October 31, 2007
Teague, state powers and retroactivity issues in Danforth
With the recent Wilson ruling from the US Supreme Court and the US Sentencing Commission debating the reach of new crack rules, the issue of retroactivity is coming up again and again. Today, in a particularly interesting context, the issues was before the Supreme Court in the case of Danforth v. Minnesota. As previously discussed here, Danforth concerns a state court's authority to apply retroactively Supreme Court criminal procedure rulings and it is a spooky cool case for true law geeks.
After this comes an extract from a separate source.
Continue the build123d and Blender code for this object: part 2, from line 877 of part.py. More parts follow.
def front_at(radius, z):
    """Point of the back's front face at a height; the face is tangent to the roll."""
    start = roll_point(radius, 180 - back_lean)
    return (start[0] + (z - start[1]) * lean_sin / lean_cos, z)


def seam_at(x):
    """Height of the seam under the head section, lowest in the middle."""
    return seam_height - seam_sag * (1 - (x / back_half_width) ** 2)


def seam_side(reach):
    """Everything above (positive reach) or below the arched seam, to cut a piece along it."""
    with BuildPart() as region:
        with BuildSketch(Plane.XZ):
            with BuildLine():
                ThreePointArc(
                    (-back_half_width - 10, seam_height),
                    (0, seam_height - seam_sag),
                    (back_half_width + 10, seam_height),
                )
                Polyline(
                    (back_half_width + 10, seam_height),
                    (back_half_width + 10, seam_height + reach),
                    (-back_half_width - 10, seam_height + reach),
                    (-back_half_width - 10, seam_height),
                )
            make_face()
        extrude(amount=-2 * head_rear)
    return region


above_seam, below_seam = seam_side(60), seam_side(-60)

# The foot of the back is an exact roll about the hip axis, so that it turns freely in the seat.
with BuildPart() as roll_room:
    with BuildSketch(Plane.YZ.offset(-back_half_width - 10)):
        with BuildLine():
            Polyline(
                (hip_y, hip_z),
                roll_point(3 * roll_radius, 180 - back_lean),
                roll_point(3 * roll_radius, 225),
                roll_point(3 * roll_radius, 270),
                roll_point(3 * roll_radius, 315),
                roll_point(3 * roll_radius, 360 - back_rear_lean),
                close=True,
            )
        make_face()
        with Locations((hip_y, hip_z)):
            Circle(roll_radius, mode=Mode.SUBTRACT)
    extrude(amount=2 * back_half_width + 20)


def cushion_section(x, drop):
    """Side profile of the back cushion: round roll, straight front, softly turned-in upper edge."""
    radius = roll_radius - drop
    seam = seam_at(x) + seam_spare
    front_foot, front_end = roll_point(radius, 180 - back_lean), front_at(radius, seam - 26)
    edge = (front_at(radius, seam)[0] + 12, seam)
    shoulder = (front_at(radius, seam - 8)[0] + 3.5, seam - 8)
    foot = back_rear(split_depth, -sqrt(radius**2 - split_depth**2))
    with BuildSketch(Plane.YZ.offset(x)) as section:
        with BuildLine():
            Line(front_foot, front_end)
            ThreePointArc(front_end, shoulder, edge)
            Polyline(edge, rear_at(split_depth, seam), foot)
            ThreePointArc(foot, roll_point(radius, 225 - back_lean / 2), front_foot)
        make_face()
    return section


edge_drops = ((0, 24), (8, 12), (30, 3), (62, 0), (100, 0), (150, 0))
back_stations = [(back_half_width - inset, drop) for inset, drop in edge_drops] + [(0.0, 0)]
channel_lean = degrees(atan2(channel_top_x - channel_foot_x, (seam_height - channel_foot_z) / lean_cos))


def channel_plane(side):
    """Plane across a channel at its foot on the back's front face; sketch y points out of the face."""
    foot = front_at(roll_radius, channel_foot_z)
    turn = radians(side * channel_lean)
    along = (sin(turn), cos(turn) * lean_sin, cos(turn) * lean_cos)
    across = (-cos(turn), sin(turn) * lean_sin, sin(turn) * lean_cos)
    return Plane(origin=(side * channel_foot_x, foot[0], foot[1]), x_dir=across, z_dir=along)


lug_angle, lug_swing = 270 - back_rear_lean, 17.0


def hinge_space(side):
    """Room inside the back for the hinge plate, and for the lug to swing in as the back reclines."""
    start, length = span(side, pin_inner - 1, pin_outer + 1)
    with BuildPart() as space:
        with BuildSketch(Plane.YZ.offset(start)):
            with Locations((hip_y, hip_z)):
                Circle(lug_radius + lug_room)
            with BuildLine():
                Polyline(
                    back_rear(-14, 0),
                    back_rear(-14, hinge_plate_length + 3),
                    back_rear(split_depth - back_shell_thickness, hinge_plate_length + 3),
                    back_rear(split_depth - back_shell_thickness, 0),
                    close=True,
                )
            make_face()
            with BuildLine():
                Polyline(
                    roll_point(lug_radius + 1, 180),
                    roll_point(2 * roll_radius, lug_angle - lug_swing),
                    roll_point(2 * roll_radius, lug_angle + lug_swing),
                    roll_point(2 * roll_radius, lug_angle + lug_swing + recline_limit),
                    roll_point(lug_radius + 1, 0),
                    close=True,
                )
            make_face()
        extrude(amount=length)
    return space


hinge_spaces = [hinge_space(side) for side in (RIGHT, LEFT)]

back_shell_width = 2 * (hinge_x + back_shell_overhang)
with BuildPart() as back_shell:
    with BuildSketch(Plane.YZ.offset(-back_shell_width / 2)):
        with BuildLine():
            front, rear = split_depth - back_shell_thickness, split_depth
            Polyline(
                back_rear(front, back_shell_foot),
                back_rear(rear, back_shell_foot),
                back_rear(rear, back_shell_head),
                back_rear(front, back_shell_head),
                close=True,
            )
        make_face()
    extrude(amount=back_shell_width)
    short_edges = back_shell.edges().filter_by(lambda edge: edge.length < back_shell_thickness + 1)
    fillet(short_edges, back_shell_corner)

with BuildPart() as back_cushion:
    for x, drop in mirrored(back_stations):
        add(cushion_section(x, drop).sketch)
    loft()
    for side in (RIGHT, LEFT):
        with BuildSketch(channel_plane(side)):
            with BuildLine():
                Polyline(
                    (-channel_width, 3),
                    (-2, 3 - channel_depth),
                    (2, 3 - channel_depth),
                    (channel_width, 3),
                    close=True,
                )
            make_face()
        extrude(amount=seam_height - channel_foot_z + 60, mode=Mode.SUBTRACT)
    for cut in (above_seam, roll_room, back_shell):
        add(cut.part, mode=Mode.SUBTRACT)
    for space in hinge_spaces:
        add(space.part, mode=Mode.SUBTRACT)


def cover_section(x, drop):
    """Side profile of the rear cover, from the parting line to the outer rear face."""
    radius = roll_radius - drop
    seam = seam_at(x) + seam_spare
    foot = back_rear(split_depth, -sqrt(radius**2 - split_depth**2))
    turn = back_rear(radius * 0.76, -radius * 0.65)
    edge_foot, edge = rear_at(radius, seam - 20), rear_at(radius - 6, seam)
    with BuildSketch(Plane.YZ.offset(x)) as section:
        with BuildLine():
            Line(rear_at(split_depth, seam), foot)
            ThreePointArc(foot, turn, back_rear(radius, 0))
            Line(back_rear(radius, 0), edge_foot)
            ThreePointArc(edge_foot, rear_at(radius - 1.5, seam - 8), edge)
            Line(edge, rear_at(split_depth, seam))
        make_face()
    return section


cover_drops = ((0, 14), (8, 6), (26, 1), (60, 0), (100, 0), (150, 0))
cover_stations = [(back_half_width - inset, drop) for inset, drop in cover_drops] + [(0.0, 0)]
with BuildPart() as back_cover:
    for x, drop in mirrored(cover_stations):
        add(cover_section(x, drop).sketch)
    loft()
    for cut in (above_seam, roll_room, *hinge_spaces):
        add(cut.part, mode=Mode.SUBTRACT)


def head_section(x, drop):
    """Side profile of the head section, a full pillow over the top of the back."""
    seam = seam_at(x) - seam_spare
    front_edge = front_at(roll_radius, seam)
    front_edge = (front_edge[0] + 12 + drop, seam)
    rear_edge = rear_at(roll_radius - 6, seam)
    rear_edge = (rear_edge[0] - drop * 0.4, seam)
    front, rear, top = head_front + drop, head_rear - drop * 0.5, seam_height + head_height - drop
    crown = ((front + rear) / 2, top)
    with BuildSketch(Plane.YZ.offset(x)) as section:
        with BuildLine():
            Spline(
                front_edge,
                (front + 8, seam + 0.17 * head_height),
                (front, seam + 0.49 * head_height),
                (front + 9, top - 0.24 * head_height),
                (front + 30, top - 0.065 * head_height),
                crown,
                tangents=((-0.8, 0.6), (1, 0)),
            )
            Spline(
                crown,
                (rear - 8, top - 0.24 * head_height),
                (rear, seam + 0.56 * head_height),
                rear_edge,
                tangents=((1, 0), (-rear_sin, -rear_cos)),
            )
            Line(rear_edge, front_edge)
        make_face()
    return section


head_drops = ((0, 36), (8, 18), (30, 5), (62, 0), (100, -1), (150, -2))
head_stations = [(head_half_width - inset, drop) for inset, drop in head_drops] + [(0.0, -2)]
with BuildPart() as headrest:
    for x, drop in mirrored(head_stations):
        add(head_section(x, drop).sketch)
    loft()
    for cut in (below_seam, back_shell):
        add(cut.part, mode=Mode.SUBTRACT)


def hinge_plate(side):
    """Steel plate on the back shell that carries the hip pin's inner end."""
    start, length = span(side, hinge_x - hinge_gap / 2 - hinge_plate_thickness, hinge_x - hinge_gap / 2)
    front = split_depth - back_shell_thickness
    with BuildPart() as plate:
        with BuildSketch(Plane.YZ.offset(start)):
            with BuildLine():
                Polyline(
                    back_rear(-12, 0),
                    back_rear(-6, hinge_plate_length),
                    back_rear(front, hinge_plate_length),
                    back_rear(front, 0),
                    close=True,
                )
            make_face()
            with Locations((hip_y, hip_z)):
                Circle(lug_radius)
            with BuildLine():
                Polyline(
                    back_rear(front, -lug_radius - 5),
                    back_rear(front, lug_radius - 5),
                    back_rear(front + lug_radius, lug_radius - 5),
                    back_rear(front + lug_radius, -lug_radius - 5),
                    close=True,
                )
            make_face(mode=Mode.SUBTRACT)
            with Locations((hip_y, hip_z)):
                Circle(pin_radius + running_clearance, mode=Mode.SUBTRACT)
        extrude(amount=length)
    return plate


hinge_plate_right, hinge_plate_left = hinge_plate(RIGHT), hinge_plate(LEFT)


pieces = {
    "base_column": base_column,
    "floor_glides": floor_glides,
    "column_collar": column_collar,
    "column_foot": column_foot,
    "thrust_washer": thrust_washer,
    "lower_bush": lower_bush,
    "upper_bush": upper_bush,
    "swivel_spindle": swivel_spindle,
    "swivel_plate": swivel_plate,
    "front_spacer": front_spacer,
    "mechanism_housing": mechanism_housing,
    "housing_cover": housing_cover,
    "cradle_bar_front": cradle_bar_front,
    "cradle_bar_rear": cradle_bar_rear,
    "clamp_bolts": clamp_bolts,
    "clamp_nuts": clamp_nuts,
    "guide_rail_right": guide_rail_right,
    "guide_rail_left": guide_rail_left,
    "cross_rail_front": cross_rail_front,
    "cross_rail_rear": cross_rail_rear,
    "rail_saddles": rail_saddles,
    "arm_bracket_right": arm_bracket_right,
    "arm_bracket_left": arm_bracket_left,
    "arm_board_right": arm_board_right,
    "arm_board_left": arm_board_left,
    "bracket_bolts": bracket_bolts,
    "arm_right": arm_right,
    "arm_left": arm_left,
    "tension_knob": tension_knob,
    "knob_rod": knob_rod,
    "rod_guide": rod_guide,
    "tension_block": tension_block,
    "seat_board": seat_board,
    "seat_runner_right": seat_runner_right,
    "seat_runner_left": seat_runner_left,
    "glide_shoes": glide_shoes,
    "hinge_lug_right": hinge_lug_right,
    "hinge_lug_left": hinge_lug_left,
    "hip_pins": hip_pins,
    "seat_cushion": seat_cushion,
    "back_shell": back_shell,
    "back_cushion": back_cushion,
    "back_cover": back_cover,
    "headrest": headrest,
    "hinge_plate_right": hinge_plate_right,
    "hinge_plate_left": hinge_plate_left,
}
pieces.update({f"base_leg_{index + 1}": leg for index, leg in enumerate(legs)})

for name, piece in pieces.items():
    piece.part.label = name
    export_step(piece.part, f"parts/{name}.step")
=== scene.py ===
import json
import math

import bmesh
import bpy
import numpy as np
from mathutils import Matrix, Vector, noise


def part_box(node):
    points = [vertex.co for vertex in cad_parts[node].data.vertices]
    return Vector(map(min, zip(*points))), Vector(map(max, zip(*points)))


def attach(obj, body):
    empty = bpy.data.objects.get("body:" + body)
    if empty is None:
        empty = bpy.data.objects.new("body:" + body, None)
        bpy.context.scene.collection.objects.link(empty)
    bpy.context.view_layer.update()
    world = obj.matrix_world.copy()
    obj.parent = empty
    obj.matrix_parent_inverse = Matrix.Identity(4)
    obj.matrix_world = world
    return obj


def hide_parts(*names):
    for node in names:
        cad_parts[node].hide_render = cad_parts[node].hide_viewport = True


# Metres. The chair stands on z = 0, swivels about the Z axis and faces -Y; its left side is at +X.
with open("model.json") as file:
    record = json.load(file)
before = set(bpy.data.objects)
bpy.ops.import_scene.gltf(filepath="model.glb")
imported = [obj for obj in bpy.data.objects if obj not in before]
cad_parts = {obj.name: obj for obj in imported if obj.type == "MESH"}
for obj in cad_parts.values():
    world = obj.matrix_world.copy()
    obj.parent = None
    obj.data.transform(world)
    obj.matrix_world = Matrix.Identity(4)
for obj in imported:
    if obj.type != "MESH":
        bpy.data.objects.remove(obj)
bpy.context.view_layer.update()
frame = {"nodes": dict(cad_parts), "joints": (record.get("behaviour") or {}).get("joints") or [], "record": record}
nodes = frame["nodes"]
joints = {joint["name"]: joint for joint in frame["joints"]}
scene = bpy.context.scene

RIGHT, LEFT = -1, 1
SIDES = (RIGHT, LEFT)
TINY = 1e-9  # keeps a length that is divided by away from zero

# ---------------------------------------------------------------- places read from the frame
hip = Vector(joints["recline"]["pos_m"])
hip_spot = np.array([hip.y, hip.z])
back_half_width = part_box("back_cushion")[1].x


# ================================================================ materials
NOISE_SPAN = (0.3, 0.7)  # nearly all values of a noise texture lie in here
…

Lyle Denniston has this detailed report on the argument, which includes this snippet:
As if conducting an oral exam in basic constitutional law, the Justices explored whether a right that they announce was, in fact, always there though previously undiscovered, or whether it simply emerged as a brand-new product of the judicial imagination. Curiously, some of the Justices who believe that the Constitution means only what it did in the beginning (the “originalist” persuasion) were arguing that the Court certainly can and does creates new constitutional meaning, while some of those who believe in a “living Constitution” (it changes with the times) were suggesting that a new right is simply an old right that always was. It was, for a time, purely “metaphysical,” as Justice Stephen G. Breyer suggested unapologetically. But it could have real-world consequences for individuals accused or convicted of crime.
For those eager to have a first-hand experience with the metaphysical, the transcript of the argument is now available here. After the goblins have their fun tonight and I get a chance to review the argument, I may have more to say about this interesting case.